School board agrees to $5.6 million in wide-ranging cuts

STAFF WRITER

May 15, 2008

The Carlsbad school board reluctantly approved $5.6 million in budget cuts last night – a reflection of 100 teacher layoffs already made but also of other painful cuts across the district.

The $5.6 million in reductions for 2008-09 came with a caveat. The Carlsbad Unified School District board, as recommended by administrators, directed the district to postpone several other layoffs embedded in those cuts.

They include maintenance, grounds and custodial workers, an athletic trainer at Carlsbad High, and a computer technician. Rather than lay off those people outright, school officials hope to save at least some of their jobs once they learn more about the state budget.

Earlier this spring, Carlsbad Unified had projected that it would have to cut about $4.5 million from its 2008-09 budget – the consequence of state budget cuts to education.
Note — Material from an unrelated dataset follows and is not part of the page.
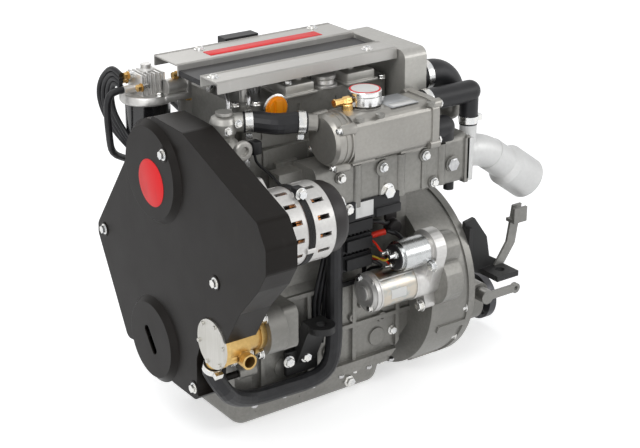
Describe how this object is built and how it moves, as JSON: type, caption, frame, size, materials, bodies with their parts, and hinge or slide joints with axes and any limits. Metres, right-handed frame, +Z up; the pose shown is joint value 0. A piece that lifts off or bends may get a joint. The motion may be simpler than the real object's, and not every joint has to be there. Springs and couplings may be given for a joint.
{
  "type": "marine diesel engine",
  "caption": "Compact inline marine diesel engine with a belt cover, sea water pump, heat exchanger, starter, exhaust elbow and reduction gearbox with a shift lever.",
  "frame": {"origin": "centre of the four engine foot bolt holes, in the plane of the undersides of the feet", "axes": "+X from the belt cover to the propeller shaft coupling, +Y away from the heat exchanger and starter, +Z up"},
  "size_m": [0.7538, 0.542, 0.6265],
  "materials": {
    "engine_paint": "grey metallic engine paint on castings",
    "cast_aluminium": "bare cast aluminium",
    "rail_aluminium": "brushed anodised aluminium",
    "cover_black": "satin black coated sheet",
    "channel_black": "satin dark moulding",
    "machined_steel": "machined steel",
    "dark_steel": "dark forged and cast iron",
    "zinc_steel": "zinc plated steel",
    "hose_rubber": "black moulded rubber",
    "pump_brass": "cast brass",
    "plate_steel": "plain steel plate",
    "copper_wire": "varnished copper wire and laminated ring",
    "cap_orange": "orange moulding",
    "cap_chrome": "plated pressed steel",
    "filter_black": "black enamel can",
    "connector_black": "black moulded connector"
  },
  "bodies": {
    "engine": {"cylinder_block": "engine_paint", "cylinder_head": "engine_paint", "rocker_cover": "engine_paint", "oil_pan": "engine_paint", "timing_case": "engine_paint", "casting_bolts": "zinc_steel", "pistons_and_rods": "cast_aluminium", "valve_gear": "machined_steel", "fuel_rail": "machined_steel", "fuel_pump": "cast_aluminium", "coolant_pump": "engine_paint", "drive_belt": "hose_rubber", "belt_cover": "cover_black", "alternator_housing": "cast_aluminium", "alternator_windings": "copper_wire", "alternator_brackets": "engine_paint", "sea_pump_body": "pump_brass", "sea_pump_cover": "plate_steel", "heat_exchanger": "engine_paint", "coolant_elbow": "engine_paint", "rubber_hoses": "hose_rubber", "sea_water_hose": "hose_rubber", "hose_clamps": "zinc_steel", "exhaust_manifold": "engine_paint", "exhaust_elbow": "cast_aluminium", "starter_motor": "cast_aluminium", "starter_solenoid": "zinc_steel", "bell_housing": "engine_paint", "gearbox_case": "engine_paint", "engine_feet": "cover_black", "cable_bracket": "zinc_steel", "top_rails": "rail_aluminium", "rail_channel": "channel_black", "air_silencer": "engine_paint", "intake_manifold": "engine_paint", "fuel_filter": "filter_black", "fuel_hoses": "hose_rubber", "oil_filter": "filter_black", "wiring_connectors": "connector_black"},
    "crank": {"crankshaft": "dark_steel", "rod_big_ends": "machined_steel", "crank_pulley": "dark_steel", "flywheel": "dark_steel", "gearbox_input_shaft": "machined_steel"},
    "idler": {"idler_gear": "machined_steel"},
    "cam": {"camshaft": "dark_steel"},
    "fuel_pump_drive": {"fuel_pump_gear": "machined_steel"},
    "water_idler": {"water_idler_gear": "machined_steel"},
    "sea_pump_drive": {"sea_pump_impeller": "machined_steel"},
    "alternator_shaft": {"alternator_rotor": "dark_steel"},
    "coolant_pump_shaft": {"coolant_pump_pulley": "dark_steel"},
    "transfer": {"transfer_gear": "machined_steel"},
    "output_gear_body": {"output_gear": "machined_steel"},
    "output_shaft": {"output_coupling": "dark_steel"},
    "starter_shaft": {"starter_armature": "copper_wire"},
    "starter_drive": {"starter_pinion": "machined_steel"},
    "gear_lever": {"shift_lever": "zinc_steel"},
    "coolant_cap": {"pressure_cap": "cap_chrome"},
    "oil_cap": {"oil_filler_cap": "cap_orange"},
    "oil_dipstick": {"dipstick": "machined_steel"}
  },
  "joints": [
    {"name": "crank_spin", "type": "hinge", "parent": "engine", "child": "crank", "pos_m": [-0.12, 0, -0.014], "axis": [1, 0, 0], "continuous": true},
    {"name": "idler_spin", "type": "hinge", "parent": "engine", "child": "idler", "pos_m": [-0.322, 0.06028, 0.01031], "axis": [1, 0, 0], "continuous": true},
    {"name": "cam_spin", "type": "hinge", "parent": "engine", "child": "cam", "pos_m": [-0.12, 0.076, 0.104], "axis": [1, 0, 0], "continuous": true},
    {"name": "fuel_pump_spin", "type": "hinge", "parent": "engine", "child": "fuel_pump_drive", "pos_m": [-0.322, 0.16057, 0.07322], "axis": [1, 0, 0], "continuous": true},
    {"name": "water_idler_spin", "type": "hinge", "parent": "engine", "child": "water_idler", "pos_m": [-0.322, -0.0835, 0.04103], "axis": [1, 0, 0], "continuous": true},
    {"name": "sea_pump_spin", "type": "hinge", "parent": "engine", "child": "sea_pump_drive", "pos_m": [-0.322, -0.183, 0.051], "axis": [1, 0, 0], "continuous": true},
    {"name": "alternator_spin", "type": "hinge", "parent": "engine", "child": "alternator_shaft", "pos_m": [-0.32, -0.235, 0.2415], "axis": [1, 0, 0], "continuous": true},
    {"name": "coolant_pump_spin", "type": "hinge", "parent": "engine", "child": "coolant_pump_shaft", "pos_m": [-0.36, -0.02, 0.2845], "axis": [1, 0, 0], "continuous": true},
    {"name": "transfer_spin", "type": "hinge", "parent": "engine", "child": "transfer", "pos_m": [0.164, 0, -0.05775], "axis": [1, 0, 0], "continuous": true},
    {"name": "output_gear_spin", "type": "hinge", "parent": "engine", "child": "output_gear_body", "pos_m": [0.164, 0, -0.1265], "axis": [1, 0, 0], "continuous": true},
    {"name": "output_spin", "type": "hinge", "parent": "engine", "child": "output_shaft", "pos_m": [0.23, 0, -0.1265], "axis": [1, 0, 0], "continuous": true},
    {"name": "starter_spin", "type": "hinge", "parent": "engine", "child": "starter_shaft", "pos_m": [-0.04, -0.15092, 0.03915], "axis": [1, 0, 0], "continuous": true},
    {"name": "starter_engage", "type": "slide", "parent": "starter_shaft", "child": "starter_drive", "axis": [1, 0, 0], "range_m": [0, 0.016]},
    {"name": "shift_lever_swing", "type": "hinge", "parent": "engine", "child": "gear_lever", "pos_m": [0.237, -0.076, -0.0845], "axis": [0, 1, 0], "range_deg": [-30, 30]},
    {"name": "pressure_cap_turn", "type": "hinge", "parent": "engine", "child": "coolant_cap", "pos_m": [-0.112, -0.16, 0.3865], "axis": [0, 0, 1], "range_deg": [0, 90]},
    {"name": "oil_cap_turn", "type": "hinge", "parent": "engine", "child": "oil_cap", "pos_m": [-0.233, -0.09, 0.3745], "axis": [0, -1, 0], "range_deg": [0, 90]},
    {"name": "dipstick_pull", "type": "slide", "parent": "engine", "child": "oil_dipstick", "axis": [0, 0.5, 0.866], "range_m": [0, 0.15]}
  ],
  "couplings": [
    {"joint": "idler_spin", "follows": "crank_spin", "ratio": -0.85714},
    {"joint": "cam_spin", "follows": "crank_spin", "ratio": 0.5},
    {"joint": "fuel_pump_spin", "follows": "crank_spin", "ratio": -1},
    {"joint": "water_idler_spin", "follows": "crank_spin", "ratio": -0.42857},
    {"joint": "sea_pump_spin", "follows": "crank_spin", "ratio": 1},
    {"joint": "alternator_spin", "follows": "crank_spin", "ratio": 1.6667},
    {"joint": "coolant_pump_spin", "follows": "crank_spin", "ratio": 0.89286},
    {"joint": "transfer_spin", "follows": "crank_spin", "ratio": -1.0588},
    {"joint": "output_gear_spin", "follows": "crank_spin", "ratio": 0.47368}
  ]
}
But yesterday, hours after Gov. Arnold Schwarzenegger detailed his May revision to his state budget proposal, Carlsbad administrators said that they had little optimism that things would improve – and that in the long term the state is doing nothing to avoid a persistent budget crisis in future years.

“No one is looking to solve the major problems to solve that structural deficit,” Superintendent John Roach said. “I wouldn't get your hopes up.”

The cuts approved last night are wide-ranging. They incorporate the layoffs already approved last week, which are expected to raise average class sizes at Carlsbad High from 32 to 36 students; and raise class sizes in third grade above 20 students.

Other cuts include:

11.5 special-education teacher-aide positions

Three teaching positions at Carlsbad Village Academy

Reducing the cost of teacher stipends by two-thirds

2.2 librarian positions

4.6 counselor positions

Reducing library technician hours by 50 percent

Roach said he was somewhat encouraged by Schwarzenegger's revised budget proposal, in part because it would not suspend Proposition 98, the state legislation that guarantees a minimum amount of funding for public schools.

“I'm feeling just a little bit better about our organization's ability to weather the storm,” he said. “I don't feel any better, however, about the 100 people we've already laid off.”

Even after Carlsbad Unified adopts its budget for 2008-09, at the end of June, Roach said school officials will continue to face uncertainties over how much money it will have.

In other action last night, the school board reviewed schematic plans for the district's second high school, planned at College Avenue and Cannon Road.

The $95.5 million campus, scheduled to open in August 2011, will be bisected by a wide promenade. Many of its buildings will be designed to encourage natural ventilation and have other environmentally friendly features.